La predicación de Jesús concluye con un largo discurso escatológico en que, a veces, se confunden los planos del anuncio del fin del templo con el del fin del mundo, hasta resultar difícil distinguirlos.

Frente a quienes ponen su confianza en la perdurabilidad de las cosas, Jesús se atreve a afirmar la caducidad y la fragilidad de todo, incluso de lo que nos parece más admirable e imperecedero.

La respuesta de Jesús anula todas las predicciones de los numerosos agoreros o de los múltiples grupos sectarios que en todas las épocas han pretendido fijar la fecha del retorno del Señor: “Estad en guardia para no dejaros embaucar, pues vendrán  muchos utilizando mi nombre y anunciando que el momento es inminente. No les hagáis caso”.

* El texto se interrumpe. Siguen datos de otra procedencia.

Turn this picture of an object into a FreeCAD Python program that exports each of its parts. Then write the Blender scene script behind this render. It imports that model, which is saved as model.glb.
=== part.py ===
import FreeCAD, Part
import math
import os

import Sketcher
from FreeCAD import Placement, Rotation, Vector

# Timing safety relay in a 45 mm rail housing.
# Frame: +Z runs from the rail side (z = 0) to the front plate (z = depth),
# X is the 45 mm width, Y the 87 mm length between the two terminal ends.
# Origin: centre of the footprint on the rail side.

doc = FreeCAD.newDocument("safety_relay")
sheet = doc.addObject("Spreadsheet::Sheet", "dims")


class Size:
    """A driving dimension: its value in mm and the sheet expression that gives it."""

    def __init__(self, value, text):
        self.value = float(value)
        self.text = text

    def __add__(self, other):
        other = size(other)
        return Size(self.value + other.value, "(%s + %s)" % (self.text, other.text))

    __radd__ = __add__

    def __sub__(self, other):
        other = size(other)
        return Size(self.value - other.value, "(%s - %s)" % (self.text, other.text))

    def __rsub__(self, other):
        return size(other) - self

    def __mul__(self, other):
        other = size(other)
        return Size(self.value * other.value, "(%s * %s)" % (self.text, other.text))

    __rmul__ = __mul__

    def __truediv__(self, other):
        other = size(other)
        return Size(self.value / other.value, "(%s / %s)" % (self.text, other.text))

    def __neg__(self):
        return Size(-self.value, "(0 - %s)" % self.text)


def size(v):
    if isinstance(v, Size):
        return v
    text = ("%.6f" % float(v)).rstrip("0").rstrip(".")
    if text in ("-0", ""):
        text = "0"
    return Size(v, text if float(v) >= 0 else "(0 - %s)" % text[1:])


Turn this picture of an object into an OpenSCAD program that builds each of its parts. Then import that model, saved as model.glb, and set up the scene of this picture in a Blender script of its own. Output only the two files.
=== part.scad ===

Lo primero que Jesús pretende es librarles de la fiebre de quienes, abusando de la literatura apocalíptica, copaban la imaginación de la gente hasta hacerle caer en brazos de cualquier salvador de pacotilla o de mesianismos falsos.

Lo segundo es no negar la conflictividad de la historia a la que apelaban los grupos sectarios: guerras, catástrofes, epidemias. Jesús invita a mantener la cabeza fría porque eso, que va a ocurrir, no anuncia necesariamente el fin del mundo.

Las catástrofes históricas y cósmicas evocadas por Jesús formaban parte del lenguaje apocalíptico, es verdad. Era un género literario estereotipado que nació en Israel precisamente cuando las grandes promesas de los profetas parecían no cumplirse, cundiendo la decepción ante la salvación anunciada, lo que no dejaba de ser una dura prueba para la fe del pueblo. Pero la real finalidad de la apocalíptica era reafirmar lo centralidad de la fe: Que Dios es señor de la historia, que el futuro absoluto está en sus manos, que Él es el único futuro del hombre. Precisamente por eso son una invitación a los fieles a la perseverancia en la fidelidad, incluso en medio de la conflictividad histórica y cósmica. Era un mensaje de esperanza. Era como decirles. “Aunque tiemble la tierra y caigan las estrellas, “no temáis”; hay un futuro posible, incluso por encima de la muerte. Hay una esperanza radical, absoluta, que no se sustenta en apoyaturas humanas, sino en Dios.

Para Jesús, lo que realmente ha de preocupar a los discípulos es mantener la fe. Por eso les anuncia que incluso antes de la ruina de Jerusalén, ellos mismos se verán arrastrados como reos a las sinagogas, comparecerán ante gobernadores y reyes, serán incluso encarcelados por su nombre. La acusación puede provenir incluso de sus mismos familiares y amigos “así tendréis ocasión de dar testimonio”. Tan importante era esto para Jesús que les insiste en que lo “metan bien en la cabeza”.

El mensaje acaba de una manera admirablemente consoladora, es como la enseñanza fundamental concentrada: “Ni uno sólo cabello de vuestra cabeza se perderá. Con vuestra paciencia obtendréis la vida”. Son palabras divinas, no verificables, pero creíbles, que no hay que tomar en sentido material. La fe no preserva ni del sufrimiento, ni de la muerte, pero da la Vida. Ahí está el secreto: la perseverancia. Levantarse cada día e inventar otra vez la jornada, sabiendo que el éxito de ayer no garantiza el acierto de hoy; que la victoria definitiva es la final.